Instructions for the task:
Output every line of the data exactly as it appears.

--------

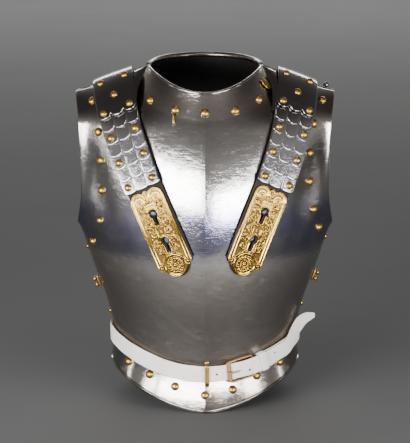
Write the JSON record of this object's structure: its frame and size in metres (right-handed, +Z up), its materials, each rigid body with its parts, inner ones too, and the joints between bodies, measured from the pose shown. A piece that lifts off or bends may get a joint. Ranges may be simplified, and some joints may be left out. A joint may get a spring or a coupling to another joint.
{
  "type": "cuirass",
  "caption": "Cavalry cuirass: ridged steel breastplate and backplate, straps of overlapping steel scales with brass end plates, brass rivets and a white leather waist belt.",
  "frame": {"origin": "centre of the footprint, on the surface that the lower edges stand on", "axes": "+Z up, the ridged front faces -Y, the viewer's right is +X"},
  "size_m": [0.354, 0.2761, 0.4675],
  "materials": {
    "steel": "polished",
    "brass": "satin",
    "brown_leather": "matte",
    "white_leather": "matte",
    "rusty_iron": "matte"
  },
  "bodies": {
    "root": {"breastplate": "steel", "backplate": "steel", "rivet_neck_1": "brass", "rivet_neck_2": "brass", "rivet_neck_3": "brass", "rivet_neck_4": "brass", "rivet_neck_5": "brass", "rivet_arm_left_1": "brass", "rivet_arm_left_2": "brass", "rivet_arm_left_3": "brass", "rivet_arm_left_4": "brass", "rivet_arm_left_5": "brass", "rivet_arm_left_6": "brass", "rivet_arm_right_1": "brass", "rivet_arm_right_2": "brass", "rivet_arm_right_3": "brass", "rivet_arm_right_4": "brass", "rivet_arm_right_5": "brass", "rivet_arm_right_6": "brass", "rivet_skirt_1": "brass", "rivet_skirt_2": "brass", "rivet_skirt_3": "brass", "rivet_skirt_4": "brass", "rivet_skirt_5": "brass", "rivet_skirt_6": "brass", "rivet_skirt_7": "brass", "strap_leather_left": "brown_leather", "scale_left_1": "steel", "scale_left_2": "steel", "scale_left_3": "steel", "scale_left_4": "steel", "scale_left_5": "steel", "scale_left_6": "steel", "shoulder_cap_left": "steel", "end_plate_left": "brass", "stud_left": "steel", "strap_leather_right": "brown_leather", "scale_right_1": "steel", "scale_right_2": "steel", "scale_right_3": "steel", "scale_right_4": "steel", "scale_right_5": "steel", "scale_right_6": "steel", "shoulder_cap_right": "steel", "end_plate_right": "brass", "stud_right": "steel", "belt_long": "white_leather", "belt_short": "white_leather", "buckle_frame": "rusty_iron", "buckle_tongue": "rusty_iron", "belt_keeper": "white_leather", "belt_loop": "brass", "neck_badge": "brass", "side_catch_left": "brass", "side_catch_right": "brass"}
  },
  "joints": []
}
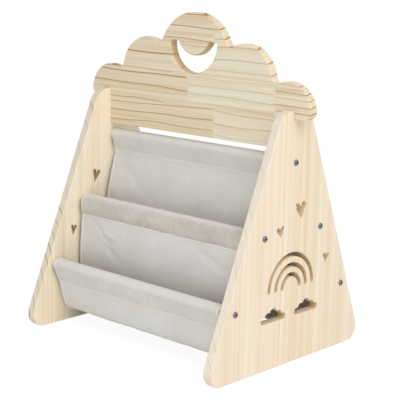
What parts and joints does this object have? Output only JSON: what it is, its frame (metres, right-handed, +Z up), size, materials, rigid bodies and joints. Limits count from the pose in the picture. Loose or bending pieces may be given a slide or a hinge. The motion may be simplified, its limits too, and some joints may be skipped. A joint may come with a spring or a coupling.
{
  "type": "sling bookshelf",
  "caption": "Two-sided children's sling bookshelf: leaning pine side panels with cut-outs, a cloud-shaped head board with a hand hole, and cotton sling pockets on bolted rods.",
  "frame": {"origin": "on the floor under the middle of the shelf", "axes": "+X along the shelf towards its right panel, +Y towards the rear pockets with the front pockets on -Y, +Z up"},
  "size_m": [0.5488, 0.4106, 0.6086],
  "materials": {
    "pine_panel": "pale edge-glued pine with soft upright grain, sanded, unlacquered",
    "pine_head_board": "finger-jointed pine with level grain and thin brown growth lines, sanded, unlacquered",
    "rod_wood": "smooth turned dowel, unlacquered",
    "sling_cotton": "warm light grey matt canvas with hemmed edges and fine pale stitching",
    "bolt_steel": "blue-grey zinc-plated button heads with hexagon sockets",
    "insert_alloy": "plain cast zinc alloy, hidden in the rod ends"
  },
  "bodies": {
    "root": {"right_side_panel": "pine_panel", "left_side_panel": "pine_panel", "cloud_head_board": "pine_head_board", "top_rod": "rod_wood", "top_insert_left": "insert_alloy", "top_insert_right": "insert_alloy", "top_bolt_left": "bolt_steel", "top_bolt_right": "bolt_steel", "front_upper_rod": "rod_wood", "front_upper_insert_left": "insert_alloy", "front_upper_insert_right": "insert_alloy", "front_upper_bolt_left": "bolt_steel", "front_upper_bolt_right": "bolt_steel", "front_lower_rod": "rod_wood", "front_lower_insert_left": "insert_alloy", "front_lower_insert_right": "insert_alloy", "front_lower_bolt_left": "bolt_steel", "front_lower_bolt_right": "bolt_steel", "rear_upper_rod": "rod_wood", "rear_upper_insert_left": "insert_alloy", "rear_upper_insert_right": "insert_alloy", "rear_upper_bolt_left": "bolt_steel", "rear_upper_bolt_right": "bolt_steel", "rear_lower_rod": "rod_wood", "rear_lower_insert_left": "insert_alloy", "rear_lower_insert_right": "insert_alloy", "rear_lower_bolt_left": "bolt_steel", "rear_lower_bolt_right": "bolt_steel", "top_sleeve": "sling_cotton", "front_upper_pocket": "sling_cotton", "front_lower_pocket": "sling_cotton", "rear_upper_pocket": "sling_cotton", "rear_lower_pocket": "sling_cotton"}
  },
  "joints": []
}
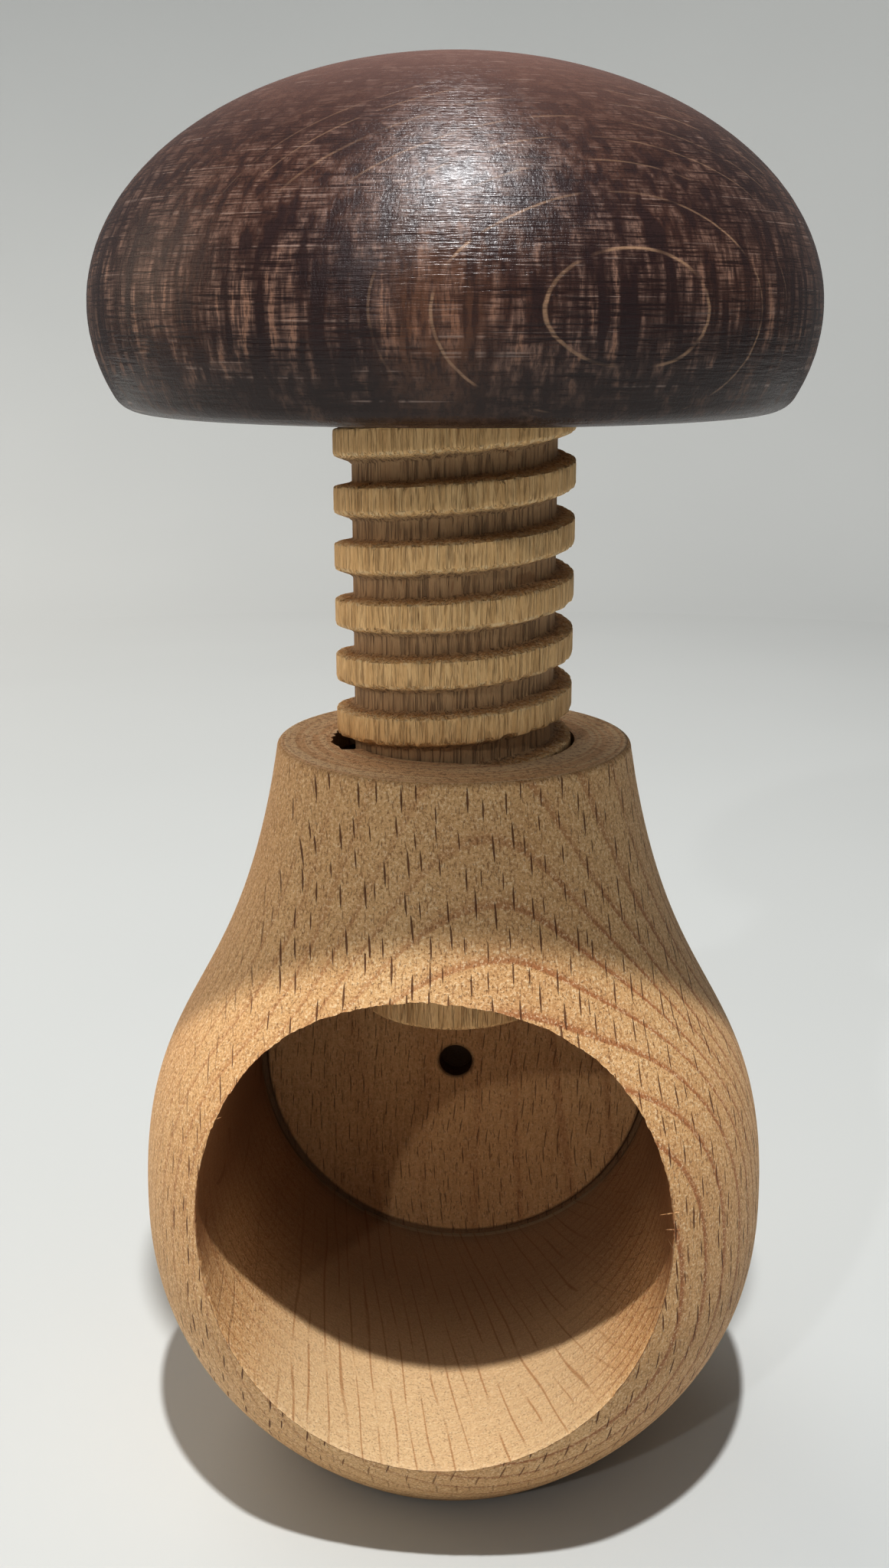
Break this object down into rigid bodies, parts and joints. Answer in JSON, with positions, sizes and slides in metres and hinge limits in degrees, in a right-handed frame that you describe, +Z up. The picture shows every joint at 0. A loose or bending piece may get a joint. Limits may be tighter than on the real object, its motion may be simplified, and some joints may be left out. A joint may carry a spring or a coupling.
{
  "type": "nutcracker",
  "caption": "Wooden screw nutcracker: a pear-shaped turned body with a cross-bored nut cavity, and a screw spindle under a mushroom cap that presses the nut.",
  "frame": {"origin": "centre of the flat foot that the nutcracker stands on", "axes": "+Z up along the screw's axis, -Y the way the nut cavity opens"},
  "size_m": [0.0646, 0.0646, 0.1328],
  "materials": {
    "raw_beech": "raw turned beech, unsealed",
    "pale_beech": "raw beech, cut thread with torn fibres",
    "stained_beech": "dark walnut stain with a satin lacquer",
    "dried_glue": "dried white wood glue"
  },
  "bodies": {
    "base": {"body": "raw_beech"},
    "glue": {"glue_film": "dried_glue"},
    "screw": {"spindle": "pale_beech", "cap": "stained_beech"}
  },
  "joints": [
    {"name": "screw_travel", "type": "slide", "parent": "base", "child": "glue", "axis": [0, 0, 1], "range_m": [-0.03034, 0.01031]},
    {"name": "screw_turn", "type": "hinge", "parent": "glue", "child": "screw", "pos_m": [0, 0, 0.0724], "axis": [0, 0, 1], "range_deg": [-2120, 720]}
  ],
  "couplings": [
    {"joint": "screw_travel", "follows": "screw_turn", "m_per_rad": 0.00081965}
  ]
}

--------

The answer:
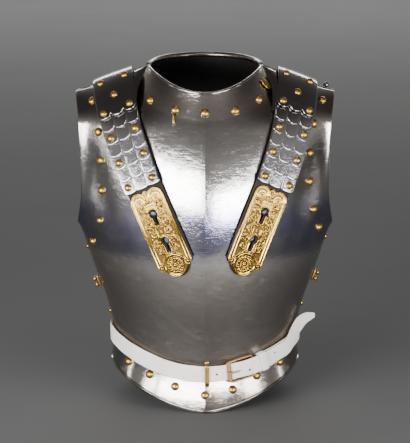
Write the JSON record of this object's structure: its frame and size in metres (right-handed, +Z up), its materials, each rigid body with its parts, inner ones too, and the joints between bodies, measured from the pose shown. A piece that lifts off or bends may get a joint. Ranges may be simplified, and some joints may be left out. A joint may get a spring or a coupling to another joint.
{
  "type": "cuirass",
  "caption": "Cavalry cuirass: ridged steel breastplate and backplate, straps of overlapping steel scales with brass end plates, brass rivets and a white leather waist belt.",
  "frame": {"origin": "centre of the footprint, on the surface that the lower edges stand on", "axes": "+Z up, the ridged front faces -Y, the viewer's right is +X"},
  "size_m": [0.354, 0.2761, 0.4675],
  "materials": {
    "steel": "polished",
    "brass": "satin",
    "brown_leather": "matte",
    "white_leather": "matte",
    "rusty_iron": "matte"
  },
  "bodies": {
    "root": {"breastplate": "steel", "backplate": "steel", "rivet_neck_1": "brass", "rivet_neck_2": "brass", "rivet_neck_3": "brass", "rivet_neck_4": "brass", "rivet_neck_5": "brass", "rivet_arm_left_1": "brass", "rivet_arm_left_2": "brass", "rivet_arm_left_3": "brass", "rivet_arm_left_4": "brass", "rivet_arm_left_5": "brass", "rivet_arm_left_6": "brass", "rivet_arm_right_1": "brass", "rivet_arm_right_2": "brass", "rivet_arm_right_3": "brass", "rivet_arm_right_4": "brass", "rivet_arm_right_5": "brass", "rivet_arm_right_6": "brass", "rivet_skirt_1": "brass", "rivet_skirt_2": "brass", "rivet_skirt_3": "brass", "rivet_skirt_4": "brass", "rivet_skirt_5": "brass", "rivet_skirt_6": "brass", "rivet_skirt_7": "brass", "strap_leather_left": "brown_leather", "scale_left_1": "steel", "scale_left_2": "steel", "scale_left_3": "steel", "scale_left_4": "steel", "scale_left_5": "steel", "scale_left_6": "steel", "shoulder_cap_left": "steel", "end_plate_left": "brass", "stud_left": "steel", "strap_leather_right": "brown_leather", "scale_right_1": "steel", "scale_right_2": "steel", "scale_right_3": "steel", "scale_right_4": "steel", "scale_right_5": "steel", "scale_right_6": "steel", "shoulder_cap_right": "steel", "end_plate_right": "brass", "stud_right": "steel", "belt_long": "white_leather", "belt_short": "white_leather", "buckle_frame": "rusty_iron", "buckle_tongue": "rusty_iron", "belt_keeper": "white_leather", "belt_loop": "brass", "neck_badge": "brass", "side_catch_left": "brass", "side_catch_right": "brass"}
  },
  "joints": []
}
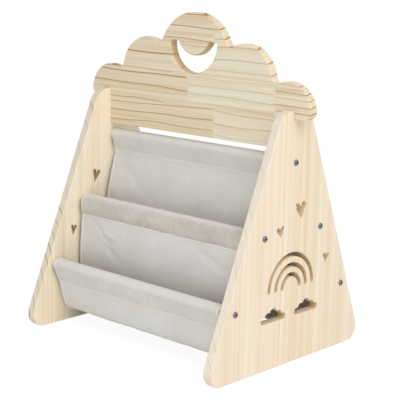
What parts and joints does this object have? Output only JSON: what it is, its frame (metres, right-handed, +Z up), size, materials, rigid bodies and joints. Limits count from the pose in the picture. Loose or bending pieces may be given a slide or a hinge. The motion may be simplified, its limits too, and some joints may be skipped. A joint may come with a spring or a coupling.
{
  "type": "sling bookshelf",
  "caption": "Two-sided children's sling bookshelf: leaning pine side panels with cut-outs, a cloud-shaped head board with a hand hole, and cotton sling pockets on bolted rods.",
  "frame": {"origin": "on the floor under the middle of the shelf", "axes": "+X along the shelf towards its right panel, +Y towards the rear pockets with the front pockets on -Y, +Z up"},
  "size_m": [0.5488, 0.4106, 0.6086],
  "materials": {
    "pine_panel": "pale edge-glued pine with soft upright grain, sanded, unlacquered",
    "pine_head_board": "finger-jointed pine with level grain and thin brown growth lines, sanded, unlacquered",
    "rod_wood": "smooth turned dowel, unlacquered",
    "sling_cotton": "warm light grey matt canvas with hemmed edges and fine pale stitching",
    "bolt_steel": "blue-grey zinc-plated button heads with hexagon sockets",
    "insert_alloy": "plain cast zinc alloy, hidden in the rod ends"
  },
  "bodies": {
    "root": {"right_side_panel": "pine_panel", "left_side_panel": "pine_panel", "cloud_head_board": "pine_head_board", "top_rod": "rod_wood", "top_insert_left": "insert_alloy", "top_insert_right": "insert_alloy", "top_bolt_left": "bolt_steel", "top_bolt_right": "bolt_steel", "front_upper_rod": "rod_wood", "front_upper_insert_left": "insert_alloy", "front_upper_insert_right": "insert_alloy", "front_upper_bolt_left": "bolt_steel", "front_upper_bolt_right": "bolt_steel", "front_lower_rod": "rod_wood", "front_lower_insert_left": "insert_alloy", "front_lower_insert_right": "insert_alloy", "front_lower_bolt_left": "bolt_steel", "front_lower_bolt_right": "bolt_steel", "rear_upper_rod": "rod_wood", "rear_upper_insert_left": "insert_alloy", "rear_upper_insert_right": "insert_alloy", "rear_upper_bolt_left": "bolt_steel", "rear_upper_bolt_right": "bolt_steel", "rear_lower_rod": "rod_wood", "rear_lower_insert_left": "insert_alloy", "rear_lower_insert_right": "insert_alloy", "rear_lower_bolt_left": "bolt_steel", "rear_lower_bolt_right": "bolt_steel", "top_sleeve": "sling_cotton", "front_upper_pocket": "sling_cotton", "front_lower_pocket": "sling_cotton", "rear_upper_pocket": "sling_cotton", "rear_lower_pocket": "sling_cotton"}
  },
  "joints": []
}
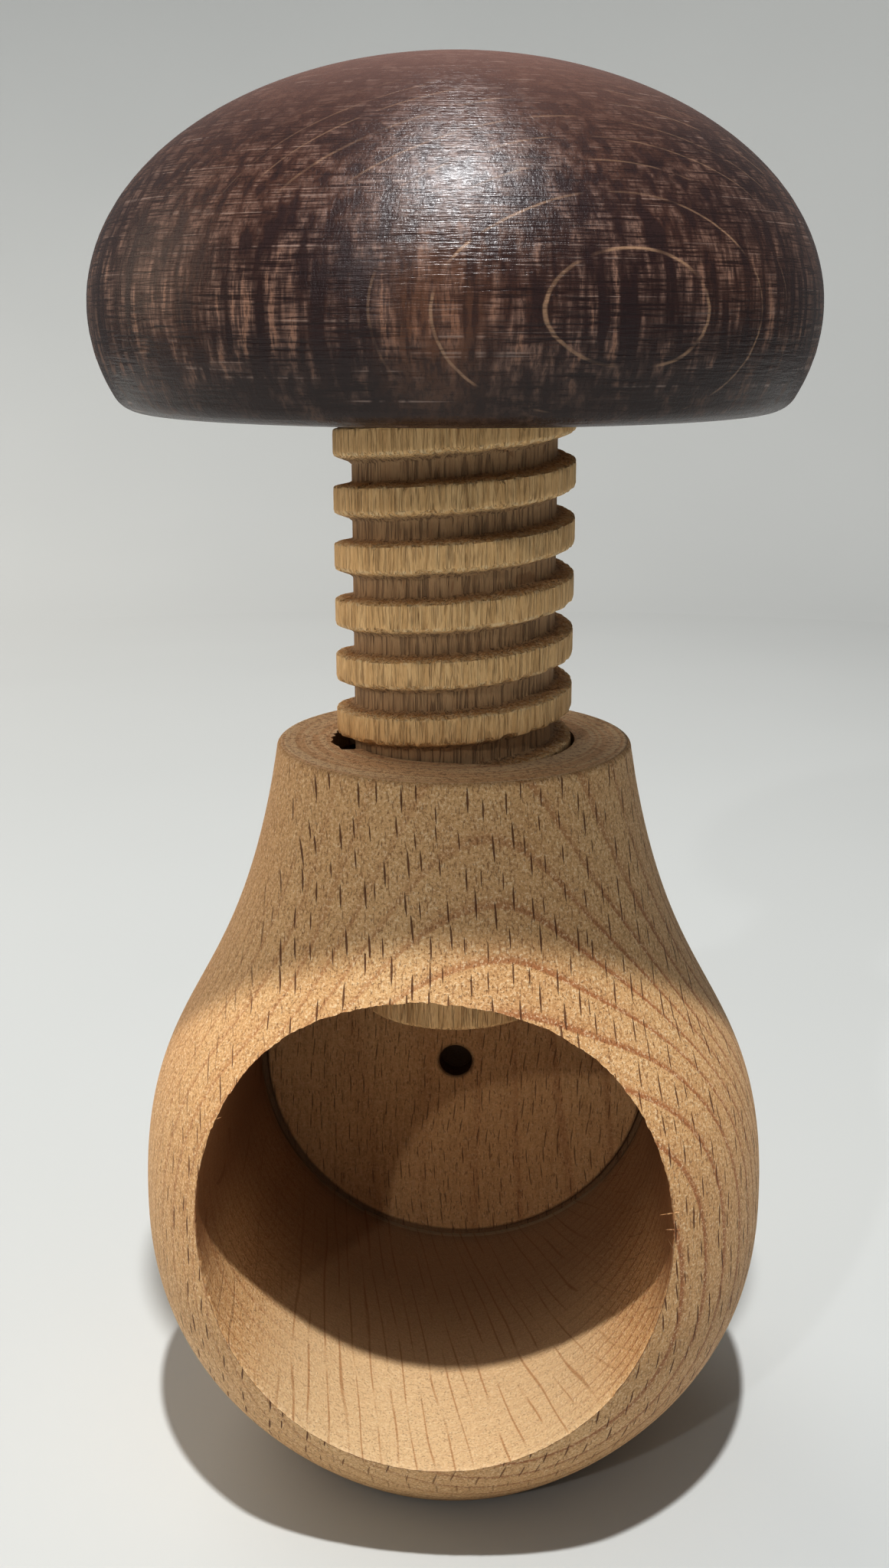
Break this object down into rigid bodies, parts and joints. Answer in JSON, with positions, sizes and slides in metres and hinge limits in degrees, in a right-handed frame that you describe, +Z up. The picture shows every joint at 0. A loose or bending piece may get a joint. Limits may be tighter than on the real object, its motion may be simplified, and some joints may be left out. A joint may carry a spring or a coupling.
{
  "type": "nutcracker",
  "caption": "Wooden screw nutcracker: a pear-shaped turned body with a cross-bored nut cavity, and a screw spindle under a mushroom cap that presses the nut.",
  "frame": {"origin": "centre of the flat foot that the nutcracker stands on", "axes": "+Z up along the screw's axis, -Y the way the nut cavity opens"},
  "size_m": [0.0646, 0.0646, 0.1328],
  "materials": {
    "raw_beech": "raw turned beech, unsealed",
    "pale_beech": "raw beech, cut thread with torn fibres",
    "stained_beech": "dark walnut stain with a satin lacquer",
    "dried_glue": "dried white wood glue"
  },
  "bodies": {
    "base": {"body": "raw_beech"},
    "glue": {"glue_film": "dried_glue"},
    "screw": {"spindle": "pale_beech", "cap": "stained_beech"}
  },
  "joints": [
    {"name": "screw_travel", "type": "slide", "parent": "base", "child": "glue", "axis": [0, 0, 1], "range_m": [-0.03034, 0.01031]},
    {"name": "screw_turn", "type": "hinge", "parent": "glue", "child": "screw", "pos_m": [0, 0, 0.0724], "axis": [0, 0, 1], "range_deg": [-2120, 720]}
  ],
  "couplings": [
    {"joint": "screw_travel", "follows": "screw_turn", "m_per_rad": 0.00081965}
  ]
}